NOTE 9:  OPERATIONS AND LIQUIDITY

         The Company has incurred substantial losses in 2001 and 2002.
         Until such time that the Company's products and services can be
         successfully marketed, the Company will continue to need to
         fulfill working capital requirements through the sale of stock
         and the issuance of debt.

                                                               Page 7 of 9

                            SCIENTIO, INC.
                  (A DEVELOPMENT STAGE ENTERPRISE)
                  NOTES TO THE FINANCIAL STATEMENTS
         FOR THE THREE MONTHS ENDED DECEMBER 31, 2002 AND 2001
                             (UNAUDITED)
                             (CONTINUED)

         The ability of the Company to continue in existence is dependent
         on its having sufficient financial resources to bring products
         and services to market for marketplace acceptance.  As a result
         of its significant losses, negative cash flows from operations,
         and accumulated deficits for the period ending December 31, 2002,
         there is doubt about the Company's ability to continue as a going
         concern.

         Management believes that it will be able to meet its projected
         expenditures for a period of at least twelve months from December
         31, 2002 through borrowings from affiliates.  Its principal plan
         of operations will be to merge or be acquired by a private
         entity.  However any projections of future cash needs and cash
         flows are subject to substantial uncertainty.  There can be no
         assurance that sufficient funds will be available in amounts or
         on terms acceptable to the Company.

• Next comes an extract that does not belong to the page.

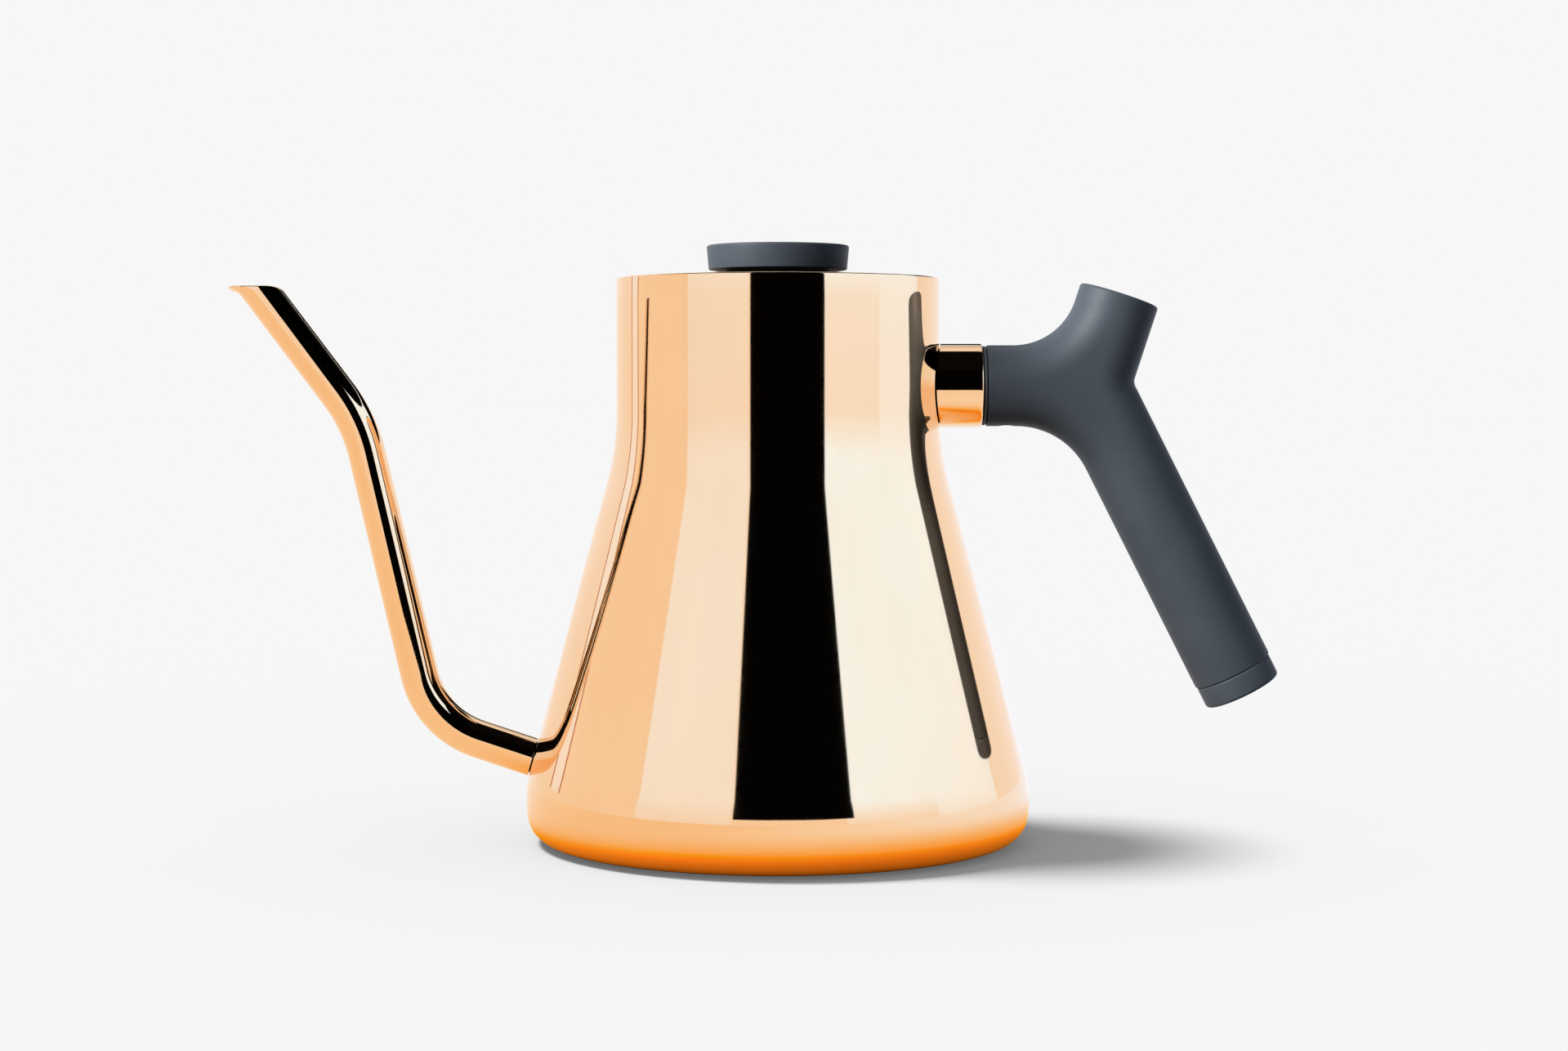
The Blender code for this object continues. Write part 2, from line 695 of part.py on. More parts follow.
def build_lid_plate(lid):
    bottom = LID_PLATE_TOP - LID_PLATE_THICKNESS
    skirt_inner = LID_SKIRT_RADIUS - LID_PLATE_THICKNESS
    flange_top = LID_PLATE_TOP - LID_SKIRT_DEPTH + 1.2 * MM
    flange_bottom = LID_PLATE_TOP - LID_SKIRT_DEPTH
    edge = 0.3 * MM
    plate = [(STEM_HOLE_RADIUS, bottom), (STEM_HOLE_RADIUS, LID_PLATE_TOP)]
    plate += arc(
        (LID_PLATE_RADIUS - edge, LID_PLATE_TOP - edge), edge, math.pi / 2, 0.0, 2
    )
    plate += [(LID_PLATE_RADIUS, bottom), (LID_SKIRT_RADIUS, bottom)]
    plate += [(LID_SKIRT_RADIUS, flange_top), (LID_SEAL_RADIUS - 0.2 * MM, flange_top)]
    plate += [(LID_SEAL_RADIUS - 0.2 * MM, flange_bottom), (skirt_inner, flange_bottom)]
    plate += [(skirt_inner, bottom)]
    obj = turned_part("lid_plate", plate, "polished_copper", BODY_STEPS, True, lid)
    for i in range(3):
        angle = math.pi + (i - 1) * STEAM_HOLE_SPACING
        hole = turned_cutter(
            f"steam_hole_{i + 1}",
            rod_profile(STEAM_HOLE_RADIUS, bottom - 5 * MM, LID_PLATE_TOP + 5 * MM),
            12,
            lid,
        )
        hole.location = (
            STEAM_HOLE_CIRCLE * math.cos(angle),
            STEAM_HOLE_CIRCLE * math.sin(angle),
            0.0,
        )
        cut(obj, hole)
    seal_bottom = flange_top + GAP
    seal = ring_profile(
        LID_SKIRT_RADIUS + GAP, LID_SEAL_RADIUS, seal_bottom, seal_bottom + LID_SEAL_HEIGHT
    )
    turned_part("lid_seal", seal, "clear_silicone", BODY_STEPS, True, lid)


def build_knob(lid):
    taper_top = KNOB_TOP - KNOB_EDGE
    knob = [(KNOB_CUP_RADIUS, KNOB_TOP), (KNOB_TOP_RADIUS - KNOB_EDGE, KNOB_TOP)]
    knob += arc(
        (KNOB_TOP_RADIUS - KNOB_EDGE, taper_top), KNOB_EDGE, math.pi / 2, 0.0, 3
    )[1:]
    knob += [(KNOB_LOWER_RADIUS, KNOB_LOWER_HEIGHT), (KNOB_FOOT_RADIUS, KNOB_UNDERSIDE)]
    knob += [(STEM_HOLE_RADIUS, KNOB_UNDERSIDE), (STEM_HOLE_RADIUS, KNOB_CUP_FLOOR)]
    knob += [(KNOB_CUP_RADIUS, KNOB_CUP_FLOOR)]
    turned_part("lid_knob", knob, "black_moulding", ROUND_STEPS, True, lid)
    spacer_bottom = LID_PLATE_TOP + GAP
    spacer = ring_profile(
        STEM_HOLE_RADIUS, KNOB_FOOT_RADIUS - 1.0 * MM, spacer_bottom, KNOB_UNDERSIDE - GAP
    )
    turned_part("knob_spacer", spacer, "silicone", ROUND_STEPS, True, lid)


def build_thermometer_case(lid):
    case_outer = KNOB_CUP_RADIUS - GAP
    case_inner = case_outer - 0.6 * MM
    case_floor = KNOB_CUP_FLOOR + GAP
    case_top = KNOB_TOP - 1.2 * MM
    case = [(case_inner, case_top), (case_outer, case_top), (case_outer, case_floor)]
    case += [(STEM_HOLE_RADIUS, case_floor), (STEM_HOLE_RADIUS, case_floor + 0.6 * MM)]
    case += [(case_inner, case_floor + 0.6 * MM)]
    turned_part("thermometer_case", case, "stainless_steel", ROUND_STEPS, True, lid)
    dial = ring_profile(1.0 * MM, DIAL_RADIUS, DIAL_HEIGHT, DIAL_HEIGHT + 0.4 * MM)
    turned_part("dial_face", dial, "dial_enamel", ROUND_STEPS, True, lid)
    lens = rod_profile(DIAL_RADIUS, case_top - 1.2 * MM, case_top - 0.4 * MM)
    turned_part("dial_lens", lens, "dial_glass", ROUND_STEPS, False, lid)
    bezel_bottom = case_top + GAP
    bezel = [(DIAL_RADIUS - 1.2 * MM, bezel_bottom), (DIAL_RADIUS - 1.2 * MM, KNOB_TOP - GAP)]
    bezel += [(case_outer, KNOB_TOP - GAP), (case_outer, bezel_bottom)]
    turned_part("dial_bezel", bezel, "stainless_steel", ROUND_STEPS, True, lid)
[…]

NOTE 10:  STOCK DISTRIBUTION

         On December 8, 2000, Modern Technology Corp. ("Modern") entered
         into an agreement with Andrew Edmonds, president and Anneke
         Edmonds, principal shareholder, to form Scientio.  Modern agreed
         to purchase 403,000 shares of Scientio, representing 20% of the
         outstanding shares, for an investment of $188,500 and an
         additional investment of up to $50,000 to cover the costs of
         registering those shares and distributing them to shareholders of
         Modern.

         A registration statement for the 403,000 shares owned by Modern
         Technology Corp. was filed with the Securities and Exchange
         Commission.  On September 24, 2001, the registration statement
         was declared effective.  During the first week of October 2001,
         the 403,000 shares were distributed to Modern's shareholders.

NOTE 11:  RELATED PARTY TRANSACTIONS

         The Company paid rent monthly of about $1,700 to Anneke Edmonds,
         treasurer and director, for use of two rooms (about 300 square
         feet) in Mrs. Edmond's home under an oral agreement on a month to
         month basis.  Included in the rental are monthly payments for
         telephone, utilities and use of equipment, computers and software
         owned by Andrew and Anneke Edmonds.  Andrew Edmonds was the
         President of Scientio Inc. before June, 2002.  Anneke Edmonds is
         the wife of Andrew Edmonds. The rental payment ended in May 2002,
         and the Company has no obligation to pay the rent in the future.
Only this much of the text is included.